By Erik Sherman
March 13, 2019

New York City public schools have become the latest district to take a stab at vegetarian lunches for meatless Mondays.

The program piloted in 2018 in 15 Brooklyn schools. New York City Mayor Bill de Blasio announced on Monday that the plans would expand to include all 1.1 million students in city public schools by the fall of 2019.

“Meatless Monday is great,” Amy Shapiro, a parent and registered dietician, told the station. “When we take out the meat component we can focus more on the grains and vegetables and we put vitamins and nutrients in they might not be getting otherwise.”

A statement from de Blasio quoted the mayor as saying, “Cutting back on meat a little will improve New Yorkers’ health and reduce greenhouse gas emissions.” Meat production creates significant greenhouse gas emissions.
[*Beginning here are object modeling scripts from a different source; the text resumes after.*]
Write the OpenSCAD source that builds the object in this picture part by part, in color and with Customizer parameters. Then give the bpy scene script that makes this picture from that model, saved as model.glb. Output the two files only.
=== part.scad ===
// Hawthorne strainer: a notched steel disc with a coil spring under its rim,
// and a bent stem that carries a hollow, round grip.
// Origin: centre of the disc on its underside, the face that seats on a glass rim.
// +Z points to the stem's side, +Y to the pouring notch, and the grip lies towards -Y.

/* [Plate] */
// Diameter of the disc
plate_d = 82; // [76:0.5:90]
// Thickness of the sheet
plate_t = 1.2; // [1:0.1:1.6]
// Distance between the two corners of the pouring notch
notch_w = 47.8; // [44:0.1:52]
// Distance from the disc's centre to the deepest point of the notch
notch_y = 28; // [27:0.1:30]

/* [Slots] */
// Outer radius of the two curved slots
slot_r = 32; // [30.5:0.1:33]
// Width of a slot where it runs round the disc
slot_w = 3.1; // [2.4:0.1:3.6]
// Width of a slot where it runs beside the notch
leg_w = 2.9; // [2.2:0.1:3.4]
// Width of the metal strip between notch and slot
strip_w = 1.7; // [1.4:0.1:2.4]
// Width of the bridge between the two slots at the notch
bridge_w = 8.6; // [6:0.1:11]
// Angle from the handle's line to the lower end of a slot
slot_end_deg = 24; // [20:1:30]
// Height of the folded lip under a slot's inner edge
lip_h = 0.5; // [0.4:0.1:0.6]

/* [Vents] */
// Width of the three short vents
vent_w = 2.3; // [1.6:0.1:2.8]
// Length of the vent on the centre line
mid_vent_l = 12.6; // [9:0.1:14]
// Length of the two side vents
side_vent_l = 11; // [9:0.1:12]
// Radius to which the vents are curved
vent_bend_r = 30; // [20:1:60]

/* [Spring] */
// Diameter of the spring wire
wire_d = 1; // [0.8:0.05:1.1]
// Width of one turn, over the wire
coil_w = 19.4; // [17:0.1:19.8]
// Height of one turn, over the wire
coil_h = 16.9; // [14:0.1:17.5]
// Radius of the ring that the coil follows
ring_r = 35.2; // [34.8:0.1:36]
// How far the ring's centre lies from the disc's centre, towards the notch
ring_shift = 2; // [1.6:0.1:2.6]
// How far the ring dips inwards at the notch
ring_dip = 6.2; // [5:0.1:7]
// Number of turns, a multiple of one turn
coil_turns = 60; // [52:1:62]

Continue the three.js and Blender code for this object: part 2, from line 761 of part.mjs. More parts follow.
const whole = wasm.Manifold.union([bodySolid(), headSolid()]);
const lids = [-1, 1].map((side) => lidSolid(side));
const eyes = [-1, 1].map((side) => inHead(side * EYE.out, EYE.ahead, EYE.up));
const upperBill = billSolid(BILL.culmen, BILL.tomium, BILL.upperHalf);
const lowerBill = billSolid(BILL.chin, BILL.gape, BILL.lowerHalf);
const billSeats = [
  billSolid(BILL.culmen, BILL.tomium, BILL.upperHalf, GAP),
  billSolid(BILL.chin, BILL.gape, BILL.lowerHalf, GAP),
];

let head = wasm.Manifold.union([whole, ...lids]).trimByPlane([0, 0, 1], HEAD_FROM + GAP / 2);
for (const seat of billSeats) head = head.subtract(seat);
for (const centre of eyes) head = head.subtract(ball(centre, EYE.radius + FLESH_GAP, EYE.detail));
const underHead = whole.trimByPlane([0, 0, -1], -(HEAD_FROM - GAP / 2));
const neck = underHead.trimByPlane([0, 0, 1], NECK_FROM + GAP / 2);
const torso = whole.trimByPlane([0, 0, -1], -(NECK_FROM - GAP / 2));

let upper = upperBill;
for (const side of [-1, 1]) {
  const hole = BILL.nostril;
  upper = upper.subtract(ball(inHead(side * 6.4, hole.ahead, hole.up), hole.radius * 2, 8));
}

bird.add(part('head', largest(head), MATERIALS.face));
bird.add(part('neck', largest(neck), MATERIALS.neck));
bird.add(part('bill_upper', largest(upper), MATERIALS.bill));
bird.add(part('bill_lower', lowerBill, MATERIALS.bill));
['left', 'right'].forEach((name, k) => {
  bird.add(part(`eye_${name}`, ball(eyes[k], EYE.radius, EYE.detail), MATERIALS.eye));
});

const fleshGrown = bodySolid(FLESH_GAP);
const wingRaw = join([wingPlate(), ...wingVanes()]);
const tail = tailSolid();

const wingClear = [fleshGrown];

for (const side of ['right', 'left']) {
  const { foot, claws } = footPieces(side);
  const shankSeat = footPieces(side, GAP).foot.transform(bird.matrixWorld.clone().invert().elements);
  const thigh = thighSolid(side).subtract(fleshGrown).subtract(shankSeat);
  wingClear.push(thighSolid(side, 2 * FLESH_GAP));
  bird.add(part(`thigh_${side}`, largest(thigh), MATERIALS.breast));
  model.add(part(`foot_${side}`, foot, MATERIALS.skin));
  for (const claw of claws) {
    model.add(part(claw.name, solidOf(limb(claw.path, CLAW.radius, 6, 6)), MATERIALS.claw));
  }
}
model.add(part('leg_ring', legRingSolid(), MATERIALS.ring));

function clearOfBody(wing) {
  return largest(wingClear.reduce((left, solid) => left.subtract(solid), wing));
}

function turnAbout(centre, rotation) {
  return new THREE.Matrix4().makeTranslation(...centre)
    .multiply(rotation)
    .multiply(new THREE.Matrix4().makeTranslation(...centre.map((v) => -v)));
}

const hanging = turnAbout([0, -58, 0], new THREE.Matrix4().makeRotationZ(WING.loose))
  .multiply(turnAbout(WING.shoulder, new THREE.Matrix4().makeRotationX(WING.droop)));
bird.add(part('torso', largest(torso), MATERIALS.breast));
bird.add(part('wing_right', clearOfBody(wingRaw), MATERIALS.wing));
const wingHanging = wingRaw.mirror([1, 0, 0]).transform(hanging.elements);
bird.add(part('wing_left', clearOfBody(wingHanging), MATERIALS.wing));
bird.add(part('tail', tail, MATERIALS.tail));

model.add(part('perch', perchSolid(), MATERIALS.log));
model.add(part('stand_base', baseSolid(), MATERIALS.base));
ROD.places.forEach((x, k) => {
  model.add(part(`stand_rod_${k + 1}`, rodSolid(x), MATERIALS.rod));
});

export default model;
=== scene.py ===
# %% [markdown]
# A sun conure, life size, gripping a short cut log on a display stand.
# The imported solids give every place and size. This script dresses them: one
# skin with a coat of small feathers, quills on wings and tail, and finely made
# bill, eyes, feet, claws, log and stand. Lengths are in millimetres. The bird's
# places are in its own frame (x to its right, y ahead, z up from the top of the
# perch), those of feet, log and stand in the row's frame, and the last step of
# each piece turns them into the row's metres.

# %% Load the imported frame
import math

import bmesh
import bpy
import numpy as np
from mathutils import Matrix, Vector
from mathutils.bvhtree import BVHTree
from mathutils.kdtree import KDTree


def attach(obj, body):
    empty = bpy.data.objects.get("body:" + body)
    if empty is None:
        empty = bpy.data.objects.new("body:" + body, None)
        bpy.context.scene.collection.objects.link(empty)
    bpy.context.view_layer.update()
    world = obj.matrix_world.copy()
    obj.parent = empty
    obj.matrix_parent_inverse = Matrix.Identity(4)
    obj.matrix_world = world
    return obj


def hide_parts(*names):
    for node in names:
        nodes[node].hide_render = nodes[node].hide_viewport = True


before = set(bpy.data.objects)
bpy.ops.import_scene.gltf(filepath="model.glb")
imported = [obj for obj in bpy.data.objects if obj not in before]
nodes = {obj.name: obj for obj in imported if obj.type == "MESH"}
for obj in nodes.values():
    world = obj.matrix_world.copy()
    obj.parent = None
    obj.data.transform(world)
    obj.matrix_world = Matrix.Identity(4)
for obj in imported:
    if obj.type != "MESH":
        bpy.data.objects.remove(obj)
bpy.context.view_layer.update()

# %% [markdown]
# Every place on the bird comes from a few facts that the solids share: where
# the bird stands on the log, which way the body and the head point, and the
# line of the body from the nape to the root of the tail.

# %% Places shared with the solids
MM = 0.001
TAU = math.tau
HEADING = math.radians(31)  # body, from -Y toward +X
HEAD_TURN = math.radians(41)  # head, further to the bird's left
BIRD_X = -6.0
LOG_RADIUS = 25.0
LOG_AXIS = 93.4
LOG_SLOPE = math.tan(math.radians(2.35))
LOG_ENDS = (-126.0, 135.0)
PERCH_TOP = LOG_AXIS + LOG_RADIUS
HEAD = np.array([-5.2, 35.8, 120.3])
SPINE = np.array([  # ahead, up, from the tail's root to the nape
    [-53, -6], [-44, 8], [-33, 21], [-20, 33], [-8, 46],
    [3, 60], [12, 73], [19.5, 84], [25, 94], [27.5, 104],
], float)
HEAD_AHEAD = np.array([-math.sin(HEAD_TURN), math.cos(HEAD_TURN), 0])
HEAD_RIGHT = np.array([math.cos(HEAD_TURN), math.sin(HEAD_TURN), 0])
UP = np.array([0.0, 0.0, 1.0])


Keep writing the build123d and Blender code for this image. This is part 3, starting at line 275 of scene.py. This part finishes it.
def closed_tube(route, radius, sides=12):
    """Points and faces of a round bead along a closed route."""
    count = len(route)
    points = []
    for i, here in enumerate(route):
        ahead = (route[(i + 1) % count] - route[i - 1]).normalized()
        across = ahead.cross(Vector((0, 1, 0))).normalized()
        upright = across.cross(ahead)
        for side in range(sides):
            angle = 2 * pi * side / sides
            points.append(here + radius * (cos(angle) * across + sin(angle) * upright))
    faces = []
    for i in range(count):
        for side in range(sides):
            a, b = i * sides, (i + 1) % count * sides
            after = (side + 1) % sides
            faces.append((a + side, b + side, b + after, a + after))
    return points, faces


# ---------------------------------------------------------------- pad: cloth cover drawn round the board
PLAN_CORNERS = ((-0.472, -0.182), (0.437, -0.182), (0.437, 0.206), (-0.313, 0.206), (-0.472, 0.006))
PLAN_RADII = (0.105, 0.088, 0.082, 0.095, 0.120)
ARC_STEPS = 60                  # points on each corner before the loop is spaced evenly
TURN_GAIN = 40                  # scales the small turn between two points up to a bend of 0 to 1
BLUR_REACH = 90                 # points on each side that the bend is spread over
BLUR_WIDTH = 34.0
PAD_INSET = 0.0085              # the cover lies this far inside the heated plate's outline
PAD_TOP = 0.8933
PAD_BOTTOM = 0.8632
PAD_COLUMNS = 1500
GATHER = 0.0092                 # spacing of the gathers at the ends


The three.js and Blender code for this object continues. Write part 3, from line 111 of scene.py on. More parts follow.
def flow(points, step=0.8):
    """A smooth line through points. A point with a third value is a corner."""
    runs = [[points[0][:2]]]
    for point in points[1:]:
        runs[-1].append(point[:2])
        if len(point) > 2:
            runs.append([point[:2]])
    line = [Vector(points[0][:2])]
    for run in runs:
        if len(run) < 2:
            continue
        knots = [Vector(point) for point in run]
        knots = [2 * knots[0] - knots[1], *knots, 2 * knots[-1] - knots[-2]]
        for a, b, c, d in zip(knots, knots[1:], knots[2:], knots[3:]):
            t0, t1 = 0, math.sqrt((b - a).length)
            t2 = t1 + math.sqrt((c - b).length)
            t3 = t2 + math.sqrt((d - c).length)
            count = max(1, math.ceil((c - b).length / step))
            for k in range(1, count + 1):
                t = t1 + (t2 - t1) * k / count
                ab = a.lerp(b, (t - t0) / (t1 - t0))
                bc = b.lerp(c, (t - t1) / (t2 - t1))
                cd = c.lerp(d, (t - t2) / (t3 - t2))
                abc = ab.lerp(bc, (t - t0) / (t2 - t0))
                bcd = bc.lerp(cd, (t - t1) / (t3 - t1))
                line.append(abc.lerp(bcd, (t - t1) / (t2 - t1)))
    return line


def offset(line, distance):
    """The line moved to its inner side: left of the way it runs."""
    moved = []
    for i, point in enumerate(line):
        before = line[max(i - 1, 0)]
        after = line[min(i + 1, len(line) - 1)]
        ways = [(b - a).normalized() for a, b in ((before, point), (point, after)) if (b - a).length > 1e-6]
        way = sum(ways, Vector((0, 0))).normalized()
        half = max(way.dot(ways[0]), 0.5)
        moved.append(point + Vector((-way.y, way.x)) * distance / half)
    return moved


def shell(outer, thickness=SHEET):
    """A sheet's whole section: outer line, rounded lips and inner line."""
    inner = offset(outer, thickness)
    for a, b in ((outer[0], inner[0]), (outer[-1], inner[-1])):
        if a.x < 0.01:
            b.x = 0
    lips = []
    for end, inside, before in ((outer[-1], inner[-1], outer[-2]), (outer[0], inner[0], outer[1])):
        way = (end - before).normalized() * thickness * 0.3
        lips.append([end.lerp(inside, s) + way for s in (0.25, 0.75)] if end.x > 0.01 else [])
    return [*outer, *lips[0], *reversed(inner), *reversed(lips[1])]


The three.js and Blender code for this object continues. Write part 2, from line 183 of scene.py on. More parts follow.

Meatless Mondays is one of the programs of the Monday Campaigns, a non-profit initiative from Johns Hopkins, Columbia, and Syracuse universities. School systems in Baltimore, Los Angeles, and Philadelphia are some of the larger ones that have already adopted the policy, according to the organization. The term comes from its original use during World War I, when the government urged families to give up meat and other staples to support the war effort.

Some critics say that while lowering meat consumption can be good for health, it depends on what is substituted for it. A grilled cheese sandwich, for example, may have almost as much saturated fat as meat.